Ayer no vi el partido, pero hoy, mientras desayunaba, han puesto las imágenes de la entrega de trofeos del abierto de Australia. Y no he podido quitarme de la cabeza en todo el día la escena de Roger Federer llorando (y llorando amargamente) porque no puede vencerse a sí mismo cuando juega con Nadal. Rafa me encanta por su energía y su intensidad. Tal vez sea menos perfecto, pero está lleno de rabia y ganas, y al mismo tiempo parece tener una gran modestia. Gana de modo casi inocente, y eso sólo lo hace más desesperante, porque uno no puede enfadarse con él, sólo deprimirse por no ser mejor.
Es muy posible que el tenis elegante y medido de Federer sea superior, pero se resquebraba cuando tiene delante al de Manacor. No siempre se puede ver tan de cerca un caso en el que la confianza mellada de un grandísimo se desmorona.
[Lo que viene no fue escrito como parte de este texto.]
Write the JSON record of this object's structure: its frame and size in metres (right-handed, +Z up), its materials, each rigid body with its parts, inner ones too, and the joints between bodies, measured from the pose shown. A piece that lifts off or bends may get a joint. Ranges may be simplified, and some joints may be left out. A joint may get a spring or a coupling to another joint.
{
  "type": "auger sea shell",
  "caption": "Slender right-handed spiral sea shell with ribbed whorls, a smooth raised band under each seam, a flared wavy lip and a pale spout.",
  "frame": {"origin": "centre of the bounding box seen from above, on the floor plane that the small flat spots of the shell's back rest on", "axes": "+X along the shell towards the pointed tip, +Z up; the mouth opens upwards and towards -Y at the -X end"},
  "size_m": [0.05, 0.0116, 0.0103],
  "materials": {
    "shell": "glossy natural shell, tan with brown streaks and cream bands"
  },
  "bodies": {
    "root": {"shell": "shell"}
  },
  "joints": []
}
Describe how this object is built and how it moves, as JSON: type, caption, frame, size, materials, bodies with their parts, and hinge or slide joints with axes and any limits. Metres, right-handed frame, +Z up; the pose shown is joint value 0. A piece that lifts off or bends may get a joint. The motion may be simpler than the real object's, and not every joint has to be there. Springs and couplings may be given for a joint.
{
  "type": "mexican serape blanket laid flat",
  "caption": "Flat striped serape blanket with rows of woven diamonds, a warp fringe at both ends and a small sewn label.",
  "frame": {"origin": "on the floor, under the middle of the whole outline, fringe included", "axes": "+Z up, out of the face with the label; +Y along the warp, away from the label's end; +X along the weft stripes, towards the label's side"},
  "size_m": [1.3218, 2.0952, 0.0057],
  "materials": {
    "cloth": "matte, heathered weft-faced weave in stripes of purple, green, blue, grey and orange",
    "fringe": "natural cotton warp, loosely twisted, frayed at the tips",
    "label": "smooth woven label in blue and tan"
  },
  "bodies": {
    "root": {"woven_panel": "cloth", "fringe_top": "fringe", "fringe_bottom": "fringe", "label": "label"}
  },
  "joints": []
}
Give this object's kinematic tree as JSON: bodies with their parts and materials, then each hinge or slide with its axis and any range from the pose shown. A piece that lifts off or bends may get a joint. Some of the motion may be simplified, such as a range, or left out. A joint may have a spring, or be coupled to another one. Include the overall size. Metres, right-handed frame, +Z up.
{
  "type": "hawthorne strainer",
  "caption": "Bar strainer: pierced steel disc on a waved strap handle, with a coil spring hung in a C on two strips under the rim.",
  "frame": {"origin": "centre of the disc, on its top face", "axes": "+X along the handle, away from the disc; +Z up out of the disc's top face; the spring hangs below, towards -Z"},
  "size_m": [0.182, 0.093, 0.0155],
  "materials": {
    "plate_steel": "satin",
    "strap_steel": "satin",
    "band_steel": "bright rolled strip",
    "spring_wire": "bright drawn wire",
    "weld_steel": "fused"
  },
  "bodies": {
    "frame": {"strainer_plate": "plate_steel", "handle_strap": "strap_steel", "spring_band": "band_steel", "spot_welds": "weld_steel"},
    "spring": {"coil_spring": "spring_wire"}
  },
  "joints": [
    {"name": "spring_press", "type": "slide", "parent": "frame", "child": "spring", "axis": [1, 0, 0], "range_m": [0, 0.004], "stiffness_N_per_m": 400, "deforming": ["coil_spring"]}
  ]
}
Federer no llora de rabia, es pura impotencia. Lo elegante habría sido aguantar y ceder el primer lugar al campeón, pero no pudo. Eso entristeció al propio Nadal, lo que convitió la ceremonia en una especiede celebración de la limitación humana. Tarde o temprano todos nos encontramos con nuestra némesis. Que suele estar oculta en nuestro interior, y no esperando en un recodo del camino.
[Lo cuál no quiere decir que Nadal sea un pequeño.